Pacote de Bush não produz retomada

GILSON SCHWARTZ
ARTICULISTA DA FOLHA

O pacote fiscal anunciado na semana passada pelo presidente dos EUA pode ter chegado tarde demais. O exemplo mais desanimador vem do Japão, que nos últimos anos tentou várias vezes reanimar a economia principalmente com base em aumentos de gastos públicos. E a União Européia continua preferindo defender o valor do euro a reduzir mais os juros para estimular o crescimento.
Um dos principais elementos do pacote é o estímulo ao mercado acionário, pela redução de impostos sobre dividendos. Para aquecer a economia, no entanto, uma recuperação no valor das ações deveria afetar o comportamento dos consumidores. Nos últimos três anos, a queda no valor das ações foi da ordem de 50% nos EUA. O argumento dos mais céticos é simples: se a queda nas Bolsas não levou os consumidores a uma retração nos gastos, alguma recuperação no mercado acionário seria igualmente frustrante.
Mais importante que o valor das ações é o mercado de trabalho. Enquanto o valor das ações despencava, o pessimismo de empresários e trabalhadores não era tão grande. Na semana passada, o anúncio do pacote de Bush coincidiu com a publicação de resultados catastróficos no mercado de trabalho. Dificilmente o apoio ao mercado acionário será forte o suficiente para recuperar esse indicador.
No modelo do governo Bush, a recuperação da economia depende da hipótese -heróica- de que o acionista beneficiado pela redução nos impostos consumirá mais. A recuperação da economia, porém, depende da retomada de investimentos. Reduzir impostos sobre dividendos pode ser bom para quem recebe esses recursos (os acionistas), mas não contribui para o reinvestimento dos lucros.
Em tese, menos impostos, menos regulação e menos intervenção estatal produziriam uma economia mais saudável e capaz de crescer mais no longo prazo.
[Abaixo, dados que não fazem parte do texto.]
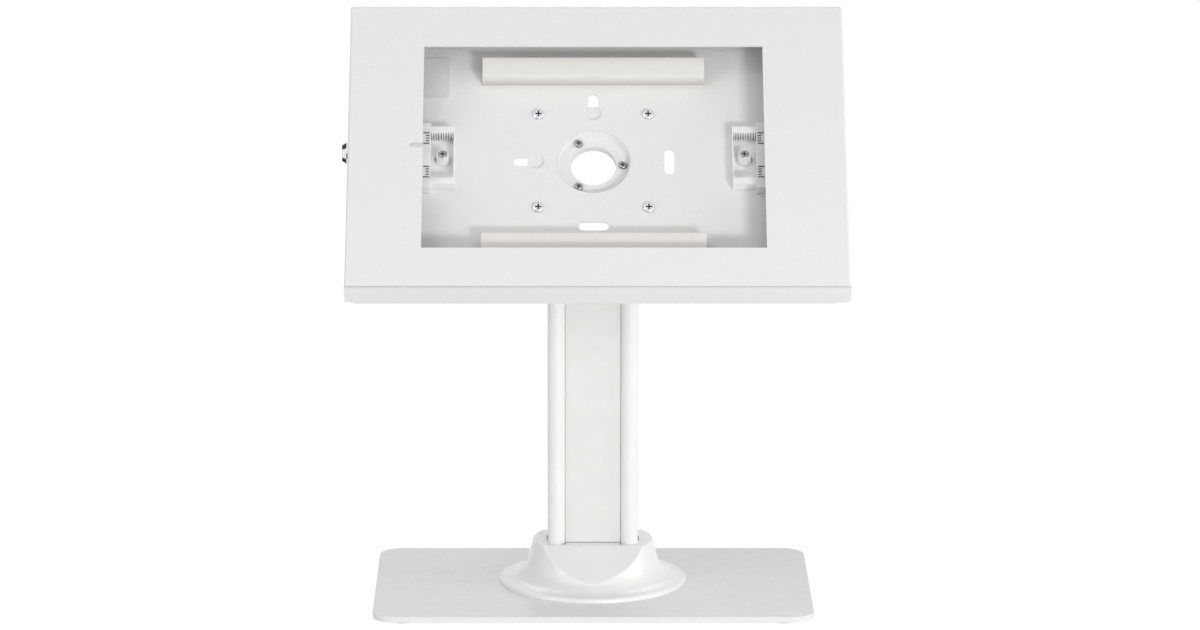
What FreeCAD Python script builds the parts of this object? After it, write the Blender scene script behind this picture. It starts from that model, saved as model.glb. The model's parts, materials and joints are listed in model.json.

Mas, enquanto o longo prazo não vem, ganham força a recaída recessiva ("double dip") ou a recuperação sem emprego ("jobless recovery").
Está em jogo a distribuição dos custos da crise, não a sua superação. Aliás, para o pensamento econômico mais conservador, não se pode esperar muito da intervenção do Estado. Somente os mercados produzem a recuperação no devido tempo. O resto é retórica -aproveitar o pessimismo econômico crescente para legitimar mudanças nas regras do jogo que favorecem os mais ricos na crise.
A verdadeira política de recuperação econômica do governo Bush estaria sendo definida no front militar. Do lado dos custos, a ocupação do Iraque provoca tensão e aumento nos preços do petróleo no curto prazo, mas garantiria no longo prazo uma oferta maior dessa fonte de energia. Do lado da demanda, a mobilização militar e a ocupação posterior seriam fontes de estímulo para vários setores.
A conclusão é mais política do que econômica: o governo Bush estaria usando a crise para justificar a aprovação de medidas que a rigor não podem levar à recuperação no curto prazo, mas que atendem ao ideário republicano que favorece concentração de renda e liberalização.